Tracking the Leading Causes of Death in the U.S. (1999–2017)
Overview
This project uses public data from the National Center for Health Statistics (NCHS) to visualize long-term mortality trends in the United States from 1999 to 2017. The analysis focuses on national trends over time, geographic differences by state, and comparisons across major causes of death.
Focus Causes
- Heart Disease
- Cancer
- Stroke
- Chronic Lower Respiratory Disease (CLRD)
- Unintentional Injuries
Data
Source: NCHS (data.gov)
Key fields used: year, state, cause of death, total deaths, and age-adjusted death rate.
Visualizations & Insights
- Top causes by total deaths across the full period (Heart Disease and Cancer dominate)
- Heatmap of age-adjusted death rates showing declines in several causes over time while Unintentional Injuries rises
- Choropleth maps comparing Heart Disease death rates by state in 1999 vs. 2017 using a consistent scale
- Trend comparison showing why age-adjusted death rate can fall while total deaths increase (population growth + aging)
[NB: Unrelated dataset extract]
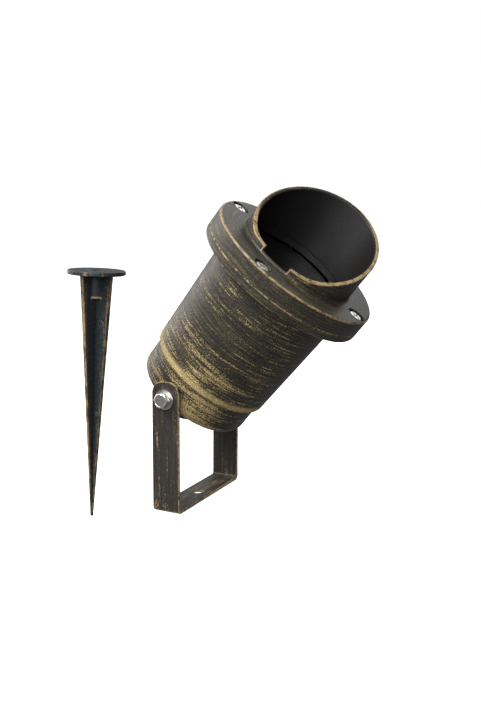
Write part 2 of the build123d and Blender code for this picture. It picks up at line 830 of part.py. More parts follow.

- Percent-change comparisons highlighting the sharp rise in Unintentional Injuries
- Python (Pandas, Matplotlib)
- R (usmap, ggplot2, dplyr)
Code & Analysis
The full analysis workflow—including cleaning, aggregation, and visualization—was implemented in Python and R. The notebook reproduces the figures and summary comparisons used in the final report, and the R script generates the state-level choropleth maps.